● **WHAT TO WORK ON**:
Transcribe only part of the material below: the lines from the one containing "for number, (across, along, length)" through the one containing "and rubbed down.", inclusive, exactly as written.

● **DATASET EXCERPT**:
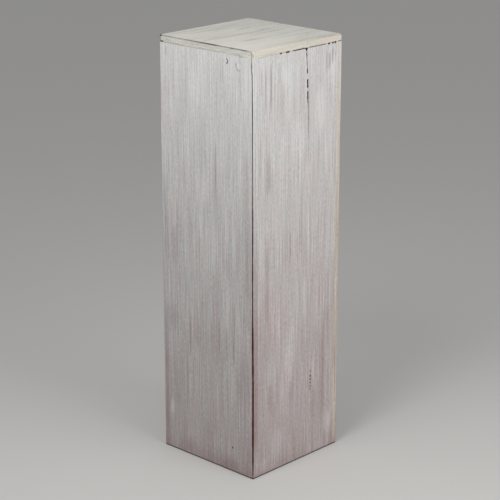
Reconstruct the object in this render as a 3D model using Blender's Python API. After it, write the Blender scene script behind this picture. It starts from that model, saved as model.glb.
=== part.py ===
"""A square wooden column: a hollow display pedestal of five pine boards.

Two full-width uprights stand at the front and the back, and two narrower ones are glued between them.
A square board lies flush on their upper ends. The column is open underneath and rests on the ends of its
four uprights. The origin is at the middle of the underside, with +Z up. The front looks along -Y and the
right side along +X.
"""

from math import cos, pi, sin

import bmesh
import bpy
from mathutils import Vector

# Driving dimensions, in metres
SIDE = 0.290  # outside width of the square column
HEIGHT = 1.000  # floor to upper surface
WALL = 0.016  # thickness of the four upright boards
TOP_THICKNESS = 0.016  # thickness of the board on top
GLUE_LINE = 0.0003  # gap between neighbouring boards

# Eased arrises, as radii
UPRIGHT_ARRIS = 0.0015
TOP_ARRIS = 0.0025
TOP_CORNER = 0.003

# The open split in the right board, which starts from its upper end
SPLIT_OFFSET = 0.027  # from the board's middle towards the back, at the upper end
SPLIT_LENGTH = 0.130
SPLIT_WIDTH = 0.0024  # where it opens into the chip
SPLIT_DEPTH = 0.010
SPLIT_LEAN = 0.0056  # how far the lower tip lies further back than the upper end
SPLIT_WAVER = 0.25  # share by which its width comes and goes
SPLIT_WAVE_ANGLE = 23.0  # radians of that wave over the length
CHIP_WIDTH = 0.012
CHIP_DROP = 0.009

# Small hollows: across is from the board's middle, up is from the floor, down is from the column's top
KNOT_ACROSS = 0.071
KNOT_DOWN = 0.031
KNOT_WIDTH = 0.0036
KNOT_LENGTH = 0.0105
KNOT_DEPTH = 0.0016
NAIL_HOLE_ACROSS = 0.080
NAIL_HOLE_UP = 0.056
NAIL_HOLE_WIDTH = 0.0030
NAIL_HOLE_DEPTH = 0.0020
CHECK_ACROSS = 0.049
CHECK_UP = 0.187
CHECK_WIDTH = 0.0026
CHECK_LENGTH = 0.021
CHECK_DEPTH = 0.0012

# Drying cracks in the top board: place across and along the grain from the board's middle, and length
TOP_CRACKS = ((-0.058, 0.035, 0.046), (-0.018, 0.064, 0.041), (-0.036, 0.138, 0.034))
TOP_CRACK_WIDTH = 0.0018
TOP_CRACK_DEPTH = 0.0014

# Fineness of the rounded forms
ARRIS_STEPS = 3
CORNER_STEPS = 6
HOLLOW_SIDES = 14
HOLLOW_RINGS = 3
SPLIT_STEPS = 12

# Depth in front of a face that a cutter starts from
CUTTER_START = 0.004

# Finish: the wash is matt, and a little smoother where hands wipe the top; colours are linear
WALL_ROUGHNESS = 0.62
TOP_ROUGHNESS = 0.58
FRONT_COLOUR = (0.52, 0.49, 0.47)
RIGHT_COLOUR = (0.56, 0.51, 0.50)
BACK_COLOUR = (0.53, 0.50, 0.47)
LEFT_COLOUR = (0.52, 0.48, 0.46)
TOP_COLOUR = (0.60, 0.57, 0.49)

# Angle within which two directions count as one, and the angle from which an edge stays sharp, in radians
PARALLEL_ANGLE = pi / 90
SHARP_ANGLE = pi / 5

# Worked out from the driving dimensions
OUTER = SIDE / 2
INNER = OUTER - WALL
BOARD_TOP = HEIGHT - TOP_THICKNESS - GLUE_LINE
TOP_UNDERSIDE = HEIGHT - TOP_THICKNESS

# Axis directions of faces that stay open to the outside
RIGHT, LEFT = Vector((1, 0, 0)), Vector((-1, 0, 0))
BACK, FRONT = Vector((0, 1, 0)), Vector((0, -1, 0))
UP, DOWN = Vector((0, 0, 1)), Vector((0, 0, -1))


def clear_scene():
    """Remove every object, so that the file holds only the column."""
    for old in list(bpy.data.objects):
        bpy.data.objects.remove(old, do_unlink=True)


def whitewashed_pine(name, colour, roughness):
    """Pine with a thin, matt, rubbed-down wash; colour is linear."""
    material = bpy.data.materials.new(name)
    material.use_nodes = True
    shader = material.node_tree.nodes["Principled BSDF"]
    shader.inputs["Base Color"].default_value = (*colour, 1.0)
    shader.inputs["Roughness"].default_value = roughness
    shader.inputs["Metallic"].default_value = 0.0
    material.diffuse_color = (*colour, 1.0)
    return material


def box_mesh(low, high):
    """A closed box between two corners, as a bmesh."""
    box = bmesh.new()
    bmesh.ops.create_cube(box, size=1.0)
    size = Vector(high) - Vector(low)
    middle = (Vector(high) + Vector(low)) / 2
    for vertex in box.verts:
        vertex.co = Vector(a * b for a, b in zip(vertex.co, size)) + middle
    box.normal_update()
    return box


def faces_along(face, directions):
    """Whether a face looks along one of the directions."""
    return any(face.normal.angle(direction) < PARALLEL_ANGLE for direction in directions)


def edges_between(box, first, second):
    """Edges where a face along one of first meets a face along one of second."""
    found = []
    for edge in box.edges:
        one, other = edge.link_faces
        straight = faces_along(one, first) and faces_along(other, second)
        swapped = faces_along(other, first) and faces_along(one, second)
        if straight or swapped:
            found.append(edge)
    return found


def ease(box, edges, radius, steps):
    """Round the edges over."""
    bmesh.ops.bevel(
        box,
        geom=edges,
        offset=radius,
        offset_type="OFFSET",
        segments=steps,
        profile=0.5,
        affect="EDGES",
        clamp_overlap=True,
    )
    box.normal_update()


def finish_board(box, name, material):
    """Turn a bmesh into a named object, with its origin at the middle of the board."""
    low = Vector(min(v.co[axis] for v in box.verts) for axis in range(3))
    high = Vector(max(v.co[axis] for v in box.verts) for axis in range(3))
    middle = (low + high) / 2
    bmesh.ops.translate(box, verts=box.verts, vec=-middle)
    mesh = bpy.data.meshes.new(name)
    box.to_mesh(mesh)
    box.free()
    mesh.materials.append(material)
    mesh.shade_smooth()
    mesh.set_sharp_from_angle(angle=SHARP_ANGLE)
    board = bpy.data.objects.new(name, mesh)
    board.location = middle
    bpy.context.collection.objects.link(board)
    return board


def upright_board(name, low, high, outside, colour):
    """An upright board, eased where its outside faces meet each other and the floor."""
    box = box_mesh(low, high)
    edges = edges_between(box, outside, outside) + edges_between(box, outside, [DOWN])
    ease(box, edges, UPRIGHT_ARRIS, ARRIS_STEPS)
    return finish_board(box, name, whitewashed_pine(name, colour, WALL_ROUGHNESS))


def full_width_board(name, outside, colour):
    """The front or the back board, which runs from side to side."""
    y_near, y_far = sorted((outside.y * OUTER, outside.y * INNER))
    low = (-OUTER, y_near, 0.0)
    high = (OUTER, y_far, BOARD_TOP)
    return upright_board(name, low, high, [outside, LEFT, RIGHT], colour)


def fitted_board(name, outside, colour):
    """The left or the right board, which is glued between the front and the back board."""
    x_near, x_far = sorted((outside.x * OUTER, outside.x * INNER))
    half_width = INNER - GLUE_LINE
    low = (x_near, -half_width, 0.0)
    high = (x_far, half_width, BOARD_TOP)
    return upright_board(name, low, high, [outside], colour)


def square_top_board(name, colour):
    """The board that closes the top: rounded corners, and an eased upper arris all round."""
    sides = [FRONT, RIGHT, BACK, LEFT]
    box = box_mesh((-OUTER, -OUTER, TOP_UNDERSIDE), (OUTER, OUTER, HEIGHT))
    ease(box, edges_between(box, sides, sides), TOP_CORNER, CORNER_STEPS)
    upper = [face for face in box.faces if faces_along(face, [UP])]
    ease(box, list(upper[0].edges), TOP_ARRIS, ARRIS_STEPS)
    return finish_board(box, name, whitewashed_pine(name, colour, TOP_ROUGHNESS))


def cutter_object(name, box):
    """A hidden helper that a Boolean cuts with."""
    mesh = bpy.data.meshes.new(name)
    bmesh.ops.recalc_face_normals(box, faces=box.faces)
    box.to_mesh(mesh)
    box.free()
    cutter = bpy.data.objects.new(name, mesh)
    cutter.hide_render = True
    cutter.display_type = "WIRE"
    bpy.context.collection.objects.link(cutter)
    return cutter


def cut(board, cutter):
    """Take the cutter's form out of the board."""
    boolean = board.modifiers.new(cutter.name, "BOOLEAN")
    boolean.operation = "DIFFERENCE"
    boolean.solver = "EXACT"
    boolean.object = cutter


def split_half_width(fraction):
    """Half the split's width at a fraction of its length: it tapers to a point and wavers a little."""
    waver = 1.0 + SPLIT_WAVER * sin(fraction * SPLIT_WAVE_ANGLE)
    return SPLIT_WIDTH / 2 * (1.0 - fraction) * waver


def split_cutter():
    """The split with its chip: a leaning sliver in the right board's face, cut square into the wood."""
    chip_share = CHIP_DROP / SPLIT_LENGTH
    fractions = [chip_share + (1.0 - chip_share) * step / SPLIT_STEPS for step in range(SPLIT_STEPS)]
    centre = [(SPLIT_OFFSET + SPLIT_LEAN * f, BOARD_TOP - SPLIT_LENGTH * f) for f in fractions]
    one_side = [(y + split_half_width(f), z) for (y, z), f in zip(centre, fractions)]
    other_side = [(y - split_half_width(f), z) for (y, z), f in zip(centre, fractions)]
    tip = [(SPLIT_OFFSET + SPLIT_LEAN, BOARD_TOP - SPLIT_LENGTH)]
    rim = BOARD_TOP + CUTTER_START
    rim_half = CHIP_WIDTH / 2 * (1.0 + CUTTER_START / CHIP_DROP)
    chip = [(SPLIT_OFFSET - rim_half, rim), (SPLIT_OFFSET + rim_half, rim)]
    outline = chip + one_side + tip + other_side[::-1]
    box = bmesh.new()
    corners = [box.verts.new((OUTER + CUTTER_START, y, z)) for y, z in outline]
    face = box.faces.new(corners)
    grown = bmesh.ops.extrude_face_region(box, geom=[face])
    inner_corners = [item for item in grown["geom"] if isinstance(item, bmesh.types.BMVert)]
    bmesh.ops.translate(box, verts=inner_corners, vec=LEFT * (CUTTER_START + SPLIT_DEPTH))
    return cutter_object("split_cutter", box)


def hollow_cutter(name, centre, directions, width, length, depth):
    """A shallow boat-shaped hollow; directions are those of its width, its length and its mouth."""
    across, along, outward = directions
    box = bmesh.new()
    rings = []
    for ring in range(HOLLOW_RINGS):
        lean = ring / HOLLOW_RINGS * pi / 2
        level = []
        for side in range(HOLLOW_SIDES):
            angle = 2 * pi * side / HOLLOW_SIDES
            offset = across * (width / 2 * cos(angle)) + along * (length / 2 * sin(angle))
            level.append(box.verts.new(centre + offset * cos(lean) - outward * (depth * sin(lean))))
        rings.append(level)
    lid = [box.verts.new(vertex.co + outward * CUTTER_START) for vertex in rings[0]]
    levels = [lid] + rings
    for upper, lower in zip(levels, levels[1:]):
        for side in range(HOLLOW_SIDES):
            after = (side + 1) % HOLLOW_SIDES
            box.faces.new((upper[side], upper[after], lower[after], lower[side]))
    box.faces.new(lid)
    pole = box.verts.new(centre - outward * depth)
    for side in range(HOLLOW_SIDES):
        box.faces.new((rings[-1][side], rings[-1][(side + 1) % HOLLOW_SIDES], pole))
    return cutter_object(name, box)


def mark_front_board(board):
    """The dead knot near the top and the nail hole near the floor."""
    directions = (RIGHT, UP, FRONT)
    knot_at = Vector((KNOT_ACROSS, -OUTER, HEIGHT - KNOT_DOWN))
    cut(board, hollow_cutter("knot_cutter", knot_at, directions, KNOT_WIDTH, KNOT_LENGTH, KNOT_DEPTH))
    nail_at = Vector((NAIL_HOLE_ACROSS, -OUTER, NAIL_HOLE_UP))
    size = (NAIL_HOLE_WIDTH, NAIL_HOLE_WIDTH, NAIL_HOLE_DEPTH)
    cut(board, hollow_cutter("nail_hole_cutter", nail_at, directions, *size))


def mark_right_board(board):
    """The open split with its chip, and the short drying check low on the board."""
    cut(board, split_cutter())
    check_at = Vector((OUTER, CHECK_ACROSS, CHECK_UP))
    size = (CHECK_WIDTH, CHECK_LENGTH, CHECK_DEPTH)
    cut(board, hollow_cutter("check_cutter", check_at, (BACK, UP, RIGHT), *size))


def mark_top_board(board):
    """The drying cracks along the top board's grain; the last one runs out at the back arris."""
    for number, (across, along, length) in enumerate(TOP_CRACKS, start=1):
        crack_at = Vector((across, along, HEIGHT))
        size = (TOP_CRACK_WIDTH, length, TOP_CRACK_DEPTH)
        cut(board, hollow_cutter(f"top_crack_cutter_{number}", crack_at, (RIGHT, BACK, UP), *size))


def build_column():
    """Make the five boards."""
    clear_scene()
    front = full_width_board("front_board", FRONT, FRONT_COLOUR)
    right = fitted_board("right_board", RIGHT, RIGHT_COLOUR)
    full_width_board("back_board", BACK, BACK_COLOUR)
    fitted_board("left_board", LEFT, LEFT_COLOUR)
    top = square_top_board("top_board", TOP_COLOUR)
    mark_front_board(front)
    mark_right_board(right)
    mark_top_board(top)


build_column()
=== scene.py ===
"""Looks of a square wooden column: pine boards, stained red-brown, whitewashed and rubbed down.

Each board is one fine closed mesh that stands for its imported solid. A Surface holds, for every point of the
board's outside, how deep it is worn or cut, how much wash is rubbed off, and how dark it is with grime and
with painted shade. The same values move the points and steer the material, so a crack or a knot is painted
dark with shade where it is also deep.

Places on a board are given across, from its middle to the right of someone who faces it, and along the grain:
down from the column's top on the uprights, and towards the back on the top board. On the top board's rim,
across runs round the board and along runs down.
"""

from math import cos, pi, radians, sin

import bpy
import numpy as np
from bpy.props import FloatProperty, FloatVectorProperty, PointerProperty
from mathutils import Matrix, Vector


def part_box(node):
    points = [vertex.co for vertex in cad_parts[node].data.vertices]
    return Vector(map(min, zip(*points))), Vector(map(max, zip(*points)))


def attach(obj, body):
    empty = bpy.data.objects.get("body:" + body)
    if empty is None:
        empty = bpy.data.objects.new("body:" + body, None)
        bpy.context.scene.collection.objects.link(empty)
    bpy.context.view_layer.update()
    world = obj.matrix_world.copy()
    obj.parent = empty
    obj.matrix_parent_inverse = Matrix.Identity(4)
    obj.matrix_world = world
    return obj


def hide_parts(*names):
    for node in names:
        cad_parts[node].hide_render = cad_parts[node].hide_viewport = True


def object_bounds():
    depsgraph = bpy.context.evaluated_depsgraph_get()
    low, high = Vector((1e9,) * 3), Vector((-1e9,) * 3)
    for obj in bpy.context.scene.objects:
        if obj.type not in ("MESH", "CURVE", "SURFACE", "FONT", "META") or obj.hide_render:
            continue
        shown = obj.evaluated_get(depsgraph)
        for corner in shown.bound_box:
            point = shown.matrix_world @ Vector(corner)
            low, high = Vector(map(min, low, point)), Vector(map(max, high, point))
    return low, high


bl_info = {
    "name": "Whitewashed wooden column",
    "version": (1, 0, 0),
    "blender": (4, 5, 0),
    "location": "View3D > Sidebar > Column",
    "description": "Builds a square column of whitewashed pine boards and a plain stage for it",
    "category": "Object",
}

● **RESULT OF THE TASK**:
    for number, (across, along, length) in enumerate(TOP_CRACKS, start=1):
        crack_at = Vector((across, along, HEIGHT))
        size = (TOP_CRACK_WIDTH, length, TOP_CRACK_DEPTH)
        cut(board, hollow_cutter(f"top_crack_cutter_{number}", crack_at, (RIGHT, BACK, UP), *size))


def build_column():
    """Make the five boards."""
    clear_scene()
    front = full_width_board("front_board", FRONT, FRONT_COLOUR)
    right = fitted_board("right_board", RIGHT, RIGHT_COLOUR)
    full_width_board("back_board", BACK, BACK_COLOUR)
    fitted_board("left_board", LEFT, LEFT_COLOUR)
    top = square_top_board("top_board", TOP_COLOUR)
    mark_front_board(front)
    mark_right_board(right)
    mark_top_board(top)


build_column()
=== scene.py ===
"""Looks of a square wooden column: pine boards, stained red-brown, whitewashed and rubbed down.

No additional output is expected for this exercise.